Prof. Rostow states:

“In short, the mandate recognizes the historic claims of the Jewish people to Palestine and reserves to them the right to establish a Homeland that was expected in due course to become a State.”

“Under international law, neither Jordan nor the Palestinian Arab ‘people’ of the West Bank and Gaza have a substantial claim to sovereign possession of the occupied territories… By protecting Arab civil and religious rights, the mandate implicitly denies Arab claims to national political rights in the area in favor of the Jews; the mandated territory was in effect reserved to the Jewish people for their self-determination and political development. Lord Curzon, who was then the British Foreign Minister, made this reading of the mandate explicit.”

In conclusion, Prof Rostow states: “If after more than 75 years, the Arabs still refuse to accept the legitimacy of a Jewish political presence in the Levant, the United States should drop its longstanding objection and acknowledge the Jewish right of settlement under the mandate for what it is, and thus in effect accept Israeli annexation of the occupied territories.”

The movement to settle Judea, Samaria and the Golan started in earnest in 1974, the year after the Yom Kippur War, continued during the Begin-Shamir years (1977-1992) and after Benjamin Netanyahu’s election in 1996, Sharon in 2001 and beyond.

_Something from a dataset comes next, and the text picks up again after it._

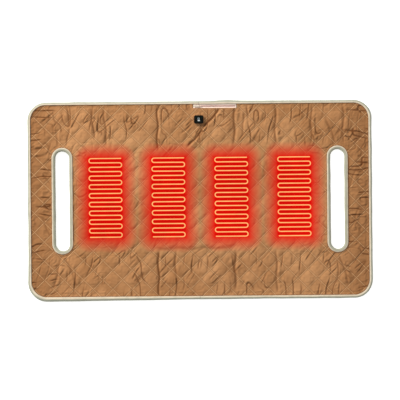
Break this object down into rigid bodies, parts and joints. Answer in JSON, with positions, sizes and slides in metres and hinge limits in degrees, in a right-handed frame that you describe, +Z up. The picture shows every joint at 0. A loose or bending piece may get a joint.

The Oslo Agreements of 1993 were the first break in the continuity of establishing Jewish presence in all of Eretz Yisrael. Although the Oslo process did not specifically call for a Palestinian state, it recognized the Palestinian people and opened the door in 1995-6 to the designation of Areas A and B as autonomous Palestinian areas, whereas Area C remained under complete Israeli administration.

The Oslo process furthermore enabled Prime Ministers Ehud Barak in 2000 and Ehud Olmert in 2007 to present Yasser Arafat with comprehensive Land for Peace packages, offering over 90% of the land liberated in 1967, including East Jerusalem. All these proposals were rejected by the Palestinians as “insufficient.” The ultimate purpose of the Palestinian Authority is to eliminate the State of Israel.

And, yet, the international community—with the notable exception of the Trump administration—insist on carrying out the two-state solution.

After eight years of U.S. pressure and opposition to any changes to the territorial status quo, after the recognition of Jerusalem as Israel’s capital and the transfer of the U.S. embassy to Jerusalem, the time has come to extend Jewish sovereignty over as much territory as possible and to legalize all Jewish settlements in Judea and Samaria. Israel is within her international legal rights and parameters to do so.

The process of geula will not be complete until full Jewish sovereignty over Eretz Yisrael will be proclaimed and no foreign entity will be established between the Jordan River and the Mediterranean Sea.